British payments group Epos Now is running a private placement process to sell a minority stake in the business and bring on a strategic partner “for the next stage of growth.”
The process will start after summer, Epos Now CEO Jacyn Heavens told PYMNTS in an email.
“The goal is to accelerate to allow us to put even more incredible and unique tools in the hands of merchants we support,” Heavens said in the email.
The statement from Heavens came after Reuters reported Wednesday (May 1), citing unnamed sources, that Epos Now was considering such a sale and other strategic options and discussing them with advisors.
The Reuters report said that the privately held business is seeking a valuation of up to $1.5 billion, and potential investors are likely to include private equity firms.
The company offers a complete point-of-sale (POS) solution that powers 63,000 business locations across the globe, according to its website.
The solution includes a POS terminal, built-in printer and card machine and can be used as a standalone system or connected to hundreds of apps for payments systems, accounting software and other capabilities, the site said.
Among the industries for which Epos Now builds POS solutions are retail and hospitality, per the site.
In another recent move in the payments space, Canadian payments FinTech Nuvei said April 1 that it is set to become a private company in a $6.3 billion deal with private equity firm Advent International.
“This transaction marks the beginning of an exciting new chapter for Nuvei, and we are glad to partner with Advent to continue to deliver for our customers and employees and capitalize on the significant opportunities that this investment provides,” Nuvei CEO Philip Fayer said at the time in a press release.
On Feb. 1, payments technology firm Worldpay became an independent business when former owner FIS finalized the sale of the business to private equity firm GTCR, which owns 55% of the business.

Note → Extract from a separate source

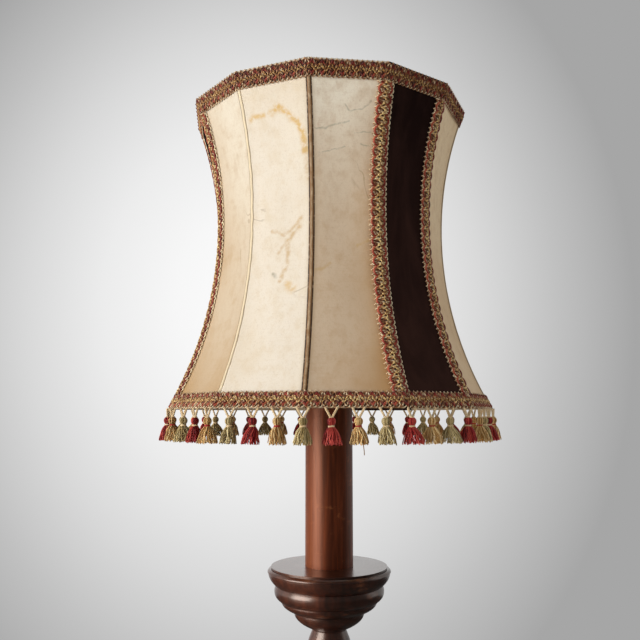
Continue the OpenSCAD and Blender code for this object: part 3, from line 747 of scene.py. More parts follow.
FINISHES: dict[str, Any] = {
    finish.name: finish
    for finish in (
        TurnedWood("column_wood", tint(26, 9, 5), tint(66, 27, 14), tint(106, 52, 30), 0.22,
                   (1.0, 0.7, 0.52, 1.0), tint(134, 78, 48), 0.75),
        TurnedWood("tube_wood", tint(62, 23, 9), tint(114, 51, 24), tint(152, 82, 44), 0.3,
                   (1.0, 0.5, 0.33, 1.0), tint(172, 104, 62)),
        Plain("felt", tint(42, 60, 44), tint(74, 92, 70), 0.92, 1600, 0.4 * MM),
        Plain("hardboard", tint(98, 70, 46), tint(134, 100, 68), 0.8, 700, 0.1 * MM),
        Plain("black_plastic", tint(20, 18, 17), tint(38, 35, 33), 0.34, 500, 0.02 * MM, 0.3, 0.2),
        Plain("lead_sheath", tint(206, 196, 168), tint(170, 158, 130), 0.5, 500, 0.03 * MM),
        Plain("porcelain", tint(236, 233, 224), tint(214, 208, 194), 0.16, 300, 0.01 * MM, 0.3, 0.6),
        Plain("cap_insulator", tint(16, 16, 18), tint(30, 30, 34), 0.22, 300, 0.01 * MM, 0.2, 0.3),
        Metal("iron", tint(86, 82, 78), tint(70, 48, 36), 0.55, 0.8, 0.7),
        Metal("steel", tint(188, 186, 180), tint(120, 112, 102), 0.32),
        Metal("brass", tint(214, 170, 92), tint(122, 88, 44), 0.28),
        Metal("cap_metal", tint(206, 206, 204), tint(160, 158, 152), 0.25),
        Metal("filament_wire", tint(96, 92, 90), tint(60, 58, 58), 0.4),
        Metal("frame_wire", tint(150, 140, 124), tint(104, 80, 56), 0.45, 0.9),
        Glass("bulb_glass", tint(250, 250, 246)),
        Silk("braid_red", tint(132, 42, 28), tint(62, 14, 10), tint(186, 90, 62)),
        Silk("braid_gold", tint(168, 114, 58), tint(62, 30, 14), tint(255, 226, 156)),
        Silk("braid_cream", tint(168, 114, 70), tint(74, 34, 20), tint(255, 236, 196)),
        Silk("braid_olive", tint(96, 50, 32), tint(38, 14, 10), tint(178, 124, 80)),
        # the braid's ground: its dark colour is partly painted shade in the gaps between the cords
        Silk("braid_ground", tint(52, 26, 16), tint(22, 10, 6), tint(86, 48, 28)),
        Silk("red_silk", tint(160, 28, 28), tint(66, 8, 12), tint(222, 92, 76)),
        Silk("gold_silk", tint(206, 152, 82), tint(116, 72, 30), tint(250, 218, 156)),
        Silk("sage_silk", tint(170, 143, 86), tint(80, 62, 32), tint(238, 216, 160)),
        Silk("hanger_silk", tint(218, 184, 134), tint(128, 92, 56), tint(252, 236, 200)),
        Velvet("dark_velvet", tint(26, 12, 10), tint(64, 40, 33)),
        SeamSkin("seam_skin", tint(232, 212, 176), tint(142, 102, 62)),
        Parchment("parchment", tint(232, 214, 186), tint(196, 160, 114)),
        # partly browning and partly painted shade: darker towards the left side beside the braid, and
        # towards the foot
        Parchment("parchment_left", tint(225, 212, 190), tint(185, 149, 103),
                  Toning(0.4, 0.0, 0.85, -0.1, 0.03), (), (0.1, 0.5)),
        Parchment(
            "parchment_middle", tint(240, 228, 210), tint(216, 190, 148),
            Toning(0.1, 0.15, 0.05, 0.25),
            (
                Stroke(((8, 383), (17, 387), (28, 387)), 5.5, AMBER, 0.8),
                Stroke(((40, 388), (50, 394), (62, 384), (73, 373), (79, 357), (80, 335)), 7.5,
                       AMBER, 0.95),
                Stroke(((80, 345), (81, 300)), 7.0, OCHRE, 0.5),
                Stroke(((30, 236), (46, 230), (58, 236), (72, 252)), 4.4, OCHRE, 0.65),
                Stroke(((68, 239), (52, 221), (54, 192), (46, 170)), 5.0, OCHRE, 0.7),
                Stroke(((50, 222), (40, 206)), 4.0, OCHRE, 0.55),
                Stroke(((36, 178), (40, 174)), 4.2, GREY_GREEN, 0.5),
                Stroke(((58, 163), (65, 156)), 9.0, AMBER, 0.6),
            ),
            (0.0, 0.95),
        ),
        Parchment(
            "parchment_right", tint(250, 237, 214), tint(190, 147, 98),
            # partly browning and partly painted shade: browner towards the right side and all over,
            # paler at the head
            Toning(0.2, 0.66, 0.0, -0.9, 0.4),
            (
                Stroke(((5, 362), (18, 362), (31, 367), (50, 373)), 1.7, GREY_GREEN, 0.42),
                Stroke(((56, 358), (76, 359)), 1.7, GREY_GREEN, 0.38),
                Stroke(((11, 331), (24, 334), (43, 340)), 1.7, GREY_GREEN, 0.38),
                Stroke(((64, 345), (77, 340)), 1.7, GREY_GREEN, 0.42),
                Stroke(((44, 392), (52, 384), (66, 388), (78, 398)), 1.6, GREY_GREEN, 0.38),
                Stroke(((58, 214), (72, 220), (80, 218)), 3.4, OCHRE, 0.6),
                Stroke(((4, 178), (16, 184), (24, 190)), 3.4, OCHRE, 0.55),
            ),
            (0.95, 0.3),
        ),
        # painted light: a paler cream than the other panels, standing in for the light that falls on
        # this panel
        Parchment("parchment_slice", tint(252, 226, 186), tint(204, 158, 106),
                  Toning(0.1, 0.2, 0.3, 0.0)),
    )
}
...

FIS retains a 45% stake in Worldpay.
“As an independent company, Worldpay is committed to bringing greater levels of value, innovation and service to clients through increased investment in product development, technology and client solutions,” the company said at the time in a press release.
It was reported in December 2023 that dealmakers expect the mergers and acquisitions (M&A) climate to warm as economic conditions improve. That report noted that 2023 was a bleak year for M&A, with total M&A volumes the lowest since 2013.